In 1998, the voters approved Proposition 220, which allowed for individual counties to consolidate their Municipal and Superior Court operations. To do so, a majority of the judges of each county would have to vote to consolidate. All 58 counties did so, effectively abolishing all Municipal courts in favor of Superior Courts. The California Constitution was subsequently amended, deleting all reference to Municipal courts. So today all trial courts in the state are Superior Courts.

In 1997 the Lockyer-Isenberg Trial Court Funding Act was introduced. This act provided for the state of California to directly fund all of the trial courts. A large portion of this act related to court security issues and proposed that all Marshal's Offices be abolished and their duties taken over by the Sheriff in each county. This issue, however, was left to each locality to decide.

In Shasta County the decision was made to leave court security functions with the Marshal's Office, so the proposed merger did not occur here. Other large agencies, such as Orange County and San Diego, did merge with their respective Sheriff's Offices.

Today, there are only 3 Marshals offices left in the state- Shasta County, Trinity County and San Benito County. Of the 3, Shasta County is the largest with 30 authorized employees, all of whom are now employees of the Superior Court. In the year 2000, employees of the court system became court employees whereas before they had been county employees. This included the Marshal and all sworn deputies. The other two counties that retained a Marshal's Office did not follow suit with their sworn law enforcement officers, continuing their status as county employees.

It is the first time that the trial courts in California have directly employed peace officers. As a side note, the Superior Courts recently purchased 2 surplus vehicles from the Redding Police Department and outfitted them as emergency vehicles. This is also the first time in the history of the state of California that local trial courts have owned true emergency vehicles. In the past the county owned the emergency vehicles, as well as employing the personnel.

The Superior Court and the Marshal's Office are navigating uncharted waters and at the same time making history.

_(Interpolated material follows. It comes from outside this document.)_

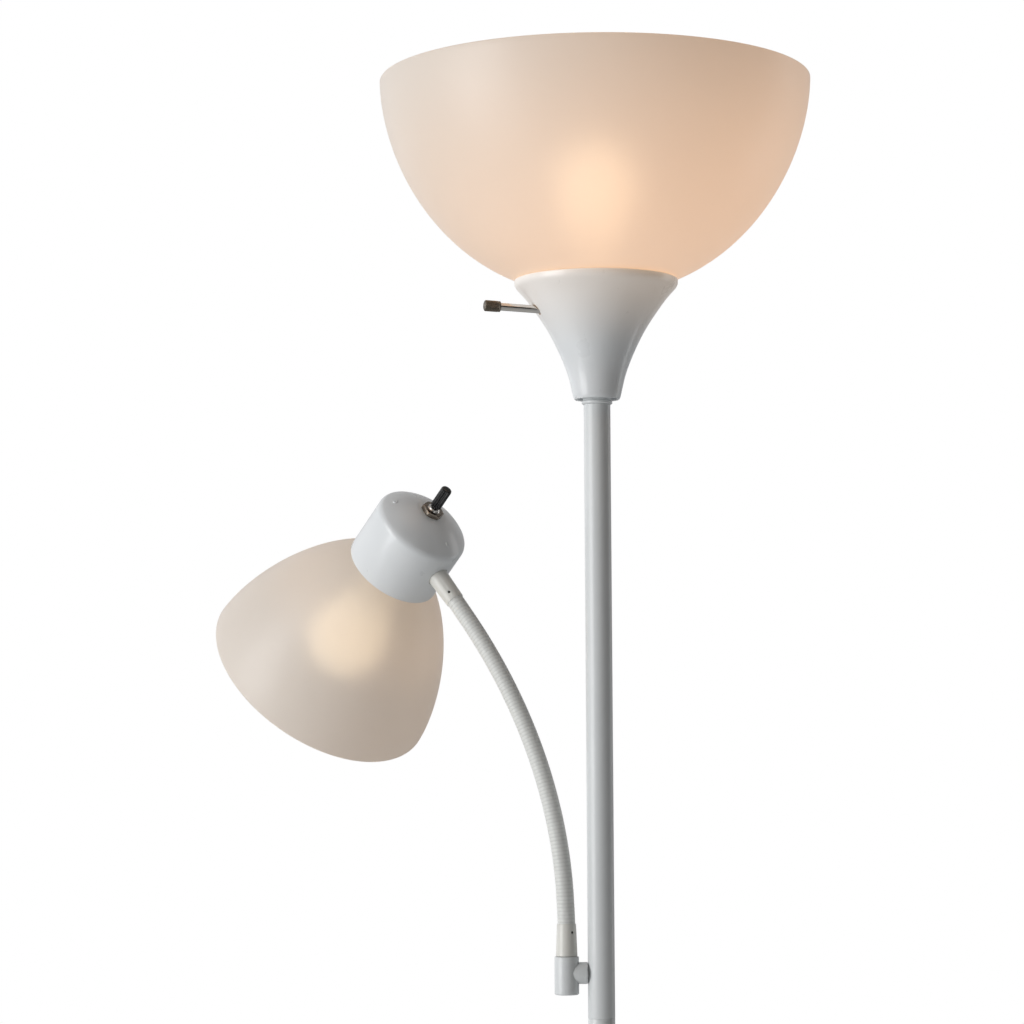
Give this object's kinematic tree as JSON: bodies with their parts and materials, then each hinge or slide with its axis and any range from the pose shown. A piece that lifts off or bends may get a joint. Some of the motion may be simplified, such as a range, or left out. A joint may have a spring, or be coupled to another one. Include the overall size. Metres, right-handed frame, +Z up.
{
  "type": "floor lamp",
  "caption": "Torchiere floor lamp: an upward bowl on a tall screwed pole and round weighted base, with a bell-shaped reading light on a bendable gooseneck arm that swivels.",
  "frame": {"origin": "centre of the flat underside of the base, on the floor, on the axis of the pole", "axes": "+Z up along the pole; the arm bracket is on the -X side; the front of the lamp faces -Y"},
  "size_m": [0.5073, 0.4341, 1.8055],
  "materials": {
    "white_paint": "satin powder coat",
    "white_plastic": "moulded, soft gloss",
    "neck_sleeving": "ribbed soft plastic",
    "frosted_shade": "frosted, lets light through",
    "zinc": "zinc plated",
    "nickel": "polished nickel plate",
    "brass": "drawn",
    "phenolic": "moulded",
    "black_plastic": "moulded",
    "bulb_glass": "frosted",
    "bulb_cap": "drawn and threaded",
    "felt": "felt",
    "concrete": "cast",
    "lead": "insulated cable",
    "gland_rubber": "soft"
  },
  "bodies": {
    "stand": {"felt_pad": "felt", "base_weight": "concrete", "base_cover": "white_paint", "cord_gland": "gland_rubber", "base_washer": "zinc", "base_nut": "zinc", "base_nipple": "zinc", "base_collar": "white_paint", "pole_lower": "white_paint", "pole_middle": "white_paint", "pole_upper": "white_paint", "pole_inserts": "zinc", "pole_couplers": "zinc", "main_lead": "lead", "pole_top_ring": "white_paint", "top_nipple": "zinc", "funnel": "white_plastic", "funnel_nut": "zinc", "socket_cap": "phenolic", "socket_body": "phenolic", "socket_screw_shell": "brass", "socket_contact": "brass", "torchiere_shade": "frosted_shade", "torchiere_shade_ring": "phenolic", "torchiere_bulb_glass": "bulb_glass", "torchiere_bulb_base": "bulb_cap", "arm_spacer": "white_paint", "arm_tee": "white_paint", "tee_plug": "white_paint", "arm_nipple": "zinc", "arm_nut": "zinc"},
    "torchiere_switch": {"switch_stem": "nickel", "switch_knob": "nickel"},
    "swivel": {"lower_sleeve": "white_paint", "lower_set_screw": "zinc", "swivel_nipple": "zinc", "swivel_nut": "zinc"},
    "link_1": {"gooseneck_link_1": "neck_sleeving"},
    "link_2": {"gooseneck_link_2": "neck_sleeving"},
    "link_3": {"gooseneck_link_3": "neck_sleeving"},
    "link_4": {"gooseneck_link_4": "neck_sleeving"},
    "link_5": {"gooseneck_link_5": "neck_sleeving"},
    "link_6": {"gooseneck_link_6": "neck_sleeving"},
    "link_7": {"gooseneck_link_7": "neck_sleeving"},
    "link_8": {"gooseneck_link_8": "neck_sleeving"},
    "head": {"upper_sleeve": "white_paint", "upper_set_screw": "zinc", "head_cap": "white_plastic", "head_socket_body": "phenolic", "head_screw_shell": "brass", "head_contact": "brass", "reading_shade": "frosted_shade", "reading_shade_ring": "phenolic", "reading_bulb_glass": "bulb_glass", "reading_bulb_base": "bulb_cap", "head_switch_body": "nickel", "switch_hex_nut": "nickel"},
    "head_knob": {"head_switch_knob": "black_plastic"}
  },
  "joints": [
    {"name": "arm_swivel", "type": "hinge", "parent": "stand", "child": "swivel", "pos_m": [-0.0282, 0, 1.0825], "axis": [0, 0, 1], "range_deg": [-85, 150]},
    {"name": "torchiere_switch_turn", "type": "hinge", "parent": "stand", "child": "torchiere_switch", "pos_m": [-0.05816, -0.0145, 1.61322], "axis": [-0.9694, -0.2417, 0.0436], "continuous": true},
    {"name": "neck_curl_1", "type": "hinge", "parent": "swivel", "child": "link_1", "pos_m": [-0.0282, 0, 1.1102], "axis": [-0.5225, -0.8526, 0], "range_deg": [-5, 9]},
    {"name": "neck_sway_1", "type": "hinge", "parent": "link_1", "child": "link_2", "pos_m": [-0.02989, 0.00103, 1.14647], "axis": [-0.8478, 0.5195, -0.1065], "range_deg": [-10, 10]},
    {"name": "neck_curl_2", "type": "hinge", "parent": "link_2", "child": "link_3", "pos_m": [-0.03479, 0.00404, 1.18234], "axis": [-0.5225, -0.8526, 0], "range_deg": [-5, 9]},
    {"name": "neck_sway_2", "type": "hinge", "parent": "link_3", "child": "link_4", "pos_m": [-0.04268, 0.00888, 1.21746], "axis": [-0.8135, 0.4985, -0.2994], "range_deg": [-10, 10]},
    {"name": "neck_curl_3", "type": "hinge", "parent": "link_4", "child": "link_5", "pos_m": [-0.05332, 0.01539, 1.25158], "axis": [-0.5225, -0.8526, 0], "range_deg": [-5, 9]},
    {"name": "neck_sway_3", "type": "hinge", "parent": "link_5", "child": "link_6", "pos_m": [-0.06644, 0.02343, 1.28448], "axis": [-0.7571, 0.4639, -0.46], "range_deg": [-10, 10]},
    {"name": "neck_curl_4", "type": "hinge", "parent": "link_6", "child": "link_7", "pos_m": [-0.08179, 0.03284, 1.31604], "axis": [-0.5225, -0.8526, 0], "range_deg": [-5, 9]},
    {"name": "neck_sway_4", "type": "hinge", "parent": "link_7", "child": "link_8", "pos_m": [-0.09912, 0.04346, 1.34614], "axis": [-0.6898, 0.4227, -0.5878], "range_deg": [-10, 10]},
    {"name": "neck_curl_5", "type": "hinge", "parent": "link_8", "child": "head", "pos_m": [-0.11818, 0.05514, 1.37477], "axis": [-0.5225, -0.8526, 0], "range_deg": [-5, 9]},
    {"name": "reading_switch_turn", "type": "hinge", "parent": "head", "child": "head_knob", "pos_m": [-0.13212, 0.05238, 1.45975], "axis": [0.501, -0.5449, 0.6724], "continuous": true}
  ],
  "couplings": [
    {"joint": "neck_curl_2", "follows": "neck_curl_1", "ratio": 1},
    {"joint": "neck_sway_2", "follows": "neck_sway_1", "ratio": 1},
    {"joint": "neck_curl_3", "follows": "neck_curl_1", "ratio": 1},
    {"joint": "neck_sway_3", "follows": "neck_sway_1", "ratio": 1},
    {"joint": "neck_curl_4", "follows": "neck_curl_1", "ratio": 1},
    {"joint": "neck_sway_4", "follows": "neck_sway_1", "ratio": 1},
    {"joint": "neck_curl_5", "follows": "neck_curl_1", "ratio": 1}
  ]
}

Today, the Marshal's Office provides a myriad of services to the community:

  • We are responsible for security in all of the courtrooms in the county, as well as the courthouse itself.
  • We provide judicial protection for the bench officers.
  • We serve warrants of arrest, taking criminals to jail.
  • As fully sworn law enforcement officers, we also perform general law enforcement duties within the county, such as traffic enforcement and assistance to other agencies as needed.
  • Perhaps the most visible and familiar role we play is screening for weapons at the front door of the courthouse. If you have to come to the courthouse for any reason, you must first pass through an airport style weapon screening station. This includes jurors in criminal or civil trials, attorneys, police officers and members of the general public.

The Marshal and all Deputy Marshal's have the same peace officer authority as city Police Officers and Deputy Sheriff's. This authority is derived from California Penal Code section 830.1. A recent legislative change to that section, spearheaded by members of this office, replaced the word "municipal" with "superior" in reference to the courts and added the word "county" so as to more accurately reflect the current situation with the remaining Marshal's Offices.